Print verbatim every line starting at the one that contains "Keep writing the" and ending at the final line of the records; include both endpoints.

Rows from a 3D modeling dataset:
===

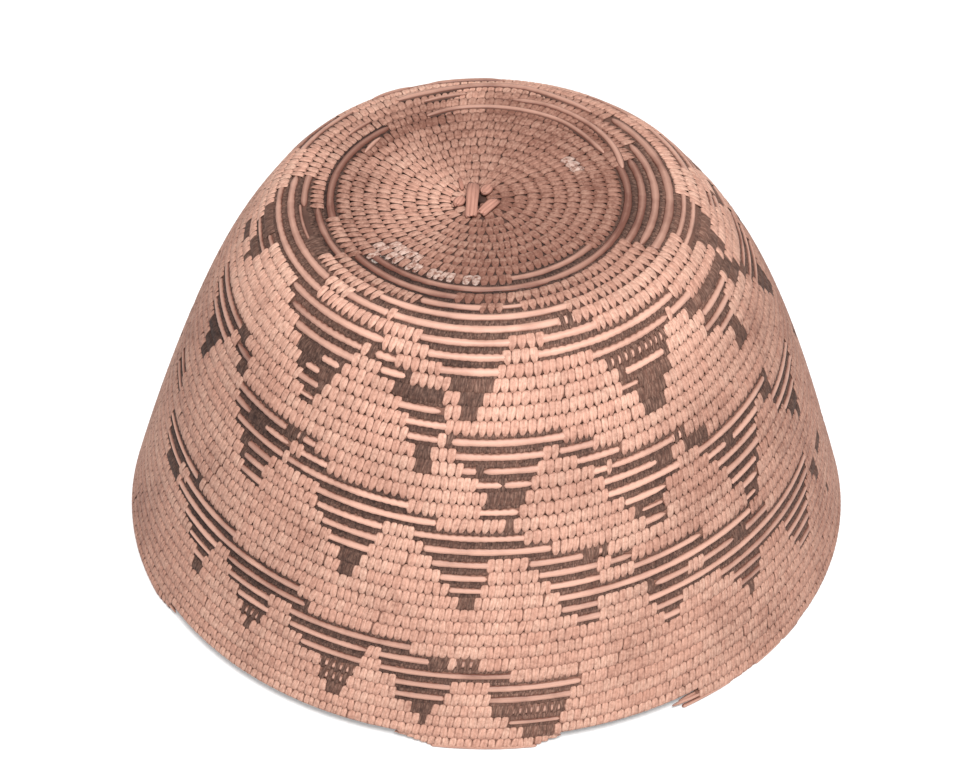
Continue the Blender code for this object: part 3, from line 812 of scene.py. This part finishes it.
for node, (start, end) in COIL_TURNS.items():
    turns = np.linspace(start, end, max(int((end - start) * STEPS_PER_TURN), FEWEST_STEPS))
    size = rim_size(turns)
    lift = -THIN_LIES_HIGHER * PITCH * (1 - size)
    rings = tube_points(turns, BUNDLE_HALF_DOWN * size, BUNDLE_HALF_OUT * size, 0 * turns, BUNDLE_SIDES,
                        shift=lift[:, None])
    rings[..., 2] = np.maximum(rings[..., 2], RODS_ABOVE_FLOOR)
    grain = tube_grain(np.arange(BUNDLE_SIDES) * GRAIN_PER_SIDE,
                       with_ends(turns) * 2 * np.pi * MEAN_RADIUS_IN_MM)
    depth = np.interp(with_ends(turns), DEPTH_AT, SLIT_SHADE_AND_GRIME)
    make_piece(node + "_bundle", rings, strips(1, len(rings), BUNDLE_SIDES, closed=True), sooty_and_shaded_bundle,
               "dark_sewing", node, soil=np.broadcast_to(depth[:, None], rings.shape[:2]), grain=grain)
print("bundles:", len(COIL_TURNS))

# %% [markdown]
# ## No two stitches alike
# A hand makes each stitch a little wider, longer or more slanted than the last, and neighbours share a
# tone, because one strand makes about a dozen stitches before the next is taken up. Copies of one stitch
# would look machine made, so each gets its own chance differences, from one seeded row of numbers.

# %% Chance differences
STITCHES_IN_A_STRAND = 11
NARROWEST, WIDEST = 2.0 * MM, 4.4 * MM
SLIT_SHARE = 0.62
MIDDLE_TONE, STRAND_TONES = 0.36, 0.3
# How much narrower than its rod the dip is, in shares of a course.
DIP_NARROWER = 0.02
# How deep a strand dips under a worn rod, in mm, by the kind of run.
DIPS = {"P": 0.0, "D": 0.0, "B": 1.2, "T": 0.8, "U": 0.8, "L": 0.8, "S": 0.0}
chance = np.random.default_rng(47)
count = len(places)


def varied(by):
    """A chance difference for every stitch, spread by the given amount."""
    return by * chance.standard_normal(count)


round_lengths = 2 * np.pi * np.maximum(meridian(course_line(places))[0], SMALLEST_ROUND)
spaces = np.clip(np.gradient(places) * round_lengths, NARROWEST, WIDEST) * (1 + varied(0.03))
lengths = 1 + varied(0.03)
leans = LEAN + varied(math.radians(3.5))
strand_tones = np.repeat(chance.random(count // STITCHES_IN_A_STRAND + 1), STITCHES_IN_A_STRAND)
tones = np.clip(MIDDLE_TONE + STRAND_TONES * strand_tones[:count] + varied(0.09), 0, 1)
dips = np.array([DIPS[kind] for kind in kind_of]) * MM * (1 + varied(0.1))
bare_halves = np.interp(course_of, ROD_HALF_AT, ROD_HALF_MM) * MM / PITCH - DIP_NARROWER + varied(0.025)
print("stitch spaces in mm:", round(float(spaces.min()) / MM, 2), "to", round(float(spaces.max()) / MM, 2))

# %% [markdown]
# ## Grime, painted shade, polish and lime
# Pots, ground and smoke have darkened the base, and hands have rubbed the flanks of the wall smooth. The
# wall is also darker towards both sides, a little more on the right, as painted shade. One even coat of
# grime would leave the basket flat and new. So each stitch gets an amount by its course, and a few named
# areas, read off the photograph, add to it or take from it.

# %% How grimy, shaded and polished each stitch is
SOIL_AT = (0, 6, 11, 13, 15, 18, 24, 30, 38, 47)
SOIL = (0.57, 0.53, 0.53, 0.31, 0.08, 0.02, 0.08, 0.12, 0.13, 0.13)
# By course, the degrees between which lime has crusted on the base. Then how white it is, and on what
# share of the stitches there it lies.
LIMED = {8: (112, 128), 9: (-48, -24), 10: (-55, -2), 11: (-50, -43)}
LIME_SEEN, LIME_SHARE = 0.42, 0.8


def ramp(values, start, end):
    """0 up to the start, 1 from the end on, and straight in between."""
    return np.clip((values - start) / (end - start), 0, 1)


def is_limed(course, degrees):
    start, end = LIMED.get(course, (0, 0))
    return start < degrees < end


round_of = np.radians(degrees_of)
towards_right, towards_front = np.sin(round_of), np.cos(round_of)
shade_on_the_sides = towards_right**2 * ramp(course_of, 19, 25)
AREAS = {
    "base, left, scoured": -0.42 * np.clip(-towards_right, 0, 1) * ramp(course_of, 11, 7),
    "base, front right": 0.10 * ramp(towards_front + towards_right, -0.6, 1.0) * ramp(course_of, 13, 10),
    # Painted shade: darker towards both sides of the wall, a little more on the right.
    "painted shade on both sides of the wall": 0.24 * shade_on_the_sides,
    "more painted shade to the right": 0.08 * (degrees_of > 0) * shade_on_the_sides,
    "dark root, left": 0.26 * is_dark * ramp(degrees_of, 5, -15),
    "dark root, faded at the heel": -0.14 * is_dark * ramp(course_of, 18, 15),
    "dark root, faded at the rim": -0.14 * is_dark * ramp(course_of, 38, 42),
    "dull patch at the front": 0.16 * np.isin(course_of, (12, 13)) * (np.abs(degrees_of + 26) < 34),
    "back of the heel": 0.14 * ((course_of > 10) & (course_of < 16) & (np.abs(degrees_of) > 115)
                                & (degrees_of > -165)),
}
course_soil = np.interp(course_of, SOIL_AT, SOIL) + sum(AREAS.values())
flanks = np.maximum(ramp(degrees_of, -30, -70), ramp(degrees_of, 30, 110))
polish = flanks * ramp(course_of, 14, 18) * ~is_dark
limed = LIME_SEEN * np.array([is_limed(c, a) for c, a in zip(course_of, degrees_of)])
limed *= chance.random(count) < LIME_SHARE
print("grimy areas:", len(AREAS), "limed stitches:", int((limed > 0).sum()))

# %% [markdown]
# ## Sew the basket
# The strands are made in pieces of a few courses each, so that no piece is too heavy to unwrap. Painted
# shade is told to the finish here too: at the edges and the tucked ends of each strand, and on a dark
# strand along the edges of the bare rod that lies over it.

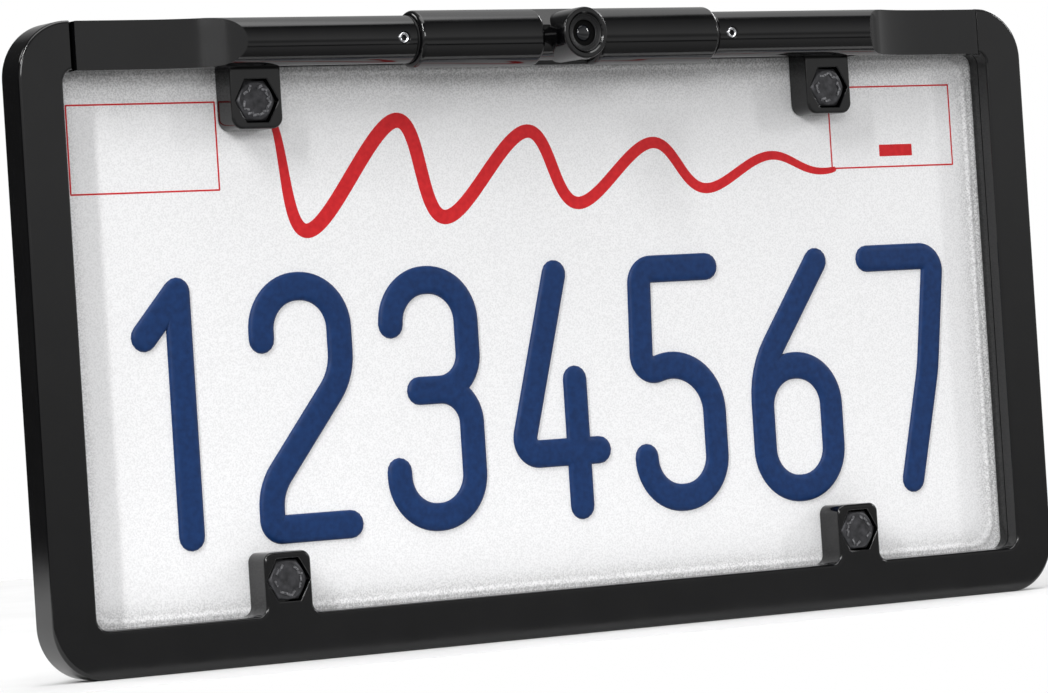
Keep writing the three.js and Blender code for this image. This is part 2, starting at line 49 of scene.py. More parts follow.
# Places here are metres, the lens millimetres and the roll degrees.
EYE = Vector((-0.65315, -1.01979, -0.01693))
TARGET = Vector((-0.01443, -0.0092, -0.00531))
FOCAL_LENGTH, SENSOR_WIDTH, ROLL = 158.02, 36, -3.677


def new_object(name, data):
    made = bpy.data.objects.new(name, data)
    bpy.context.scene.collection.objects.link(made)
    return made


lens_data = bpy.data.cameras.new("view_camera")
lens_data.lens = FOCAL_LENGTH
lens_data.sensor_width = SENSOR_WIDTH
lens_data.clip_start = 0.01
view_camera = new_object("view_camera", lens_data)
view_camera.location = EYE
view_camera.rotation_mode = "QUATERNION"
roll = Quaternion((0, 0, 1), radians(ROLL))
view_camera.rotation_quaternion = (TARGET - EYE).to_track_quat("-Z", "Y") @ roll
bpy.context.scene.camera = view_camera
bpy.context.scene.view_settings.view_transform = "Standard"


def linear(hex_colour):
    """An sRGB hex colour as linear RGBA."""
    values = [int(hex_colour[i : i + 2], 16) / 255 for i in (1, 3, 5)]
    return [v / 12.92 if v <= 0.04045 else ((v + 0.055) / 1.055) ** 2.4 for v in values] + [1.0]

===

SOLUTION TO THIS PROBLEM:
Keep writing the three.js and Blender code for this image. This is part 2, starting at line 49 of scene.py. More parts follow.
# Places here are metres, the lens millimetres and the roll degrees.
EYE = Vector((-0.65315, -1.01979, -0.01693))
TARGET = Vector((-0.01443, -0.0092, -0.00531))
FOCAL_LENGTH, SENSOR_WIDTH, ROLL = 158.02, 36, -3.677


def new_object(name, data):
    made = bpy.data.objects.new(name, data)
    bpy.context.scene.collection.objects.link(made)
    return made


lens_data = bpy.data.cameras.new("view_camera")
lens_data.lens = FOCAL_LENGTH
lens_data.sensor_width = SENSOR_WIDTH
lens_data.clip_start = 0.01
view_camera = new_object("view_camera", lens_data)
view_camera.location = EYE
view_camera.rotation_mode = "QUATERNION"
roll = Quaternion((0, 0, 1), radians(ROLL))
view_camera.rotation_quaternion = (TARGET - EYE).to_track_quat("-Z", "Y") @ roll
bpy.context.scene.camera = view_camera
bpy.context.scene.view_settings.view_transform = "Standard"


def linear(hex_colour):
    """An sRGB hex colour as linear RGBA."""
    values = [int(hex_colour[i : i + 2], 16) / 255 for i in (1, 3, 5)]
    return [v / 12.92 if v <= 0.04045 else ((v + 0.055) / 1.055) ** 2.4 for v in values] + [1.0]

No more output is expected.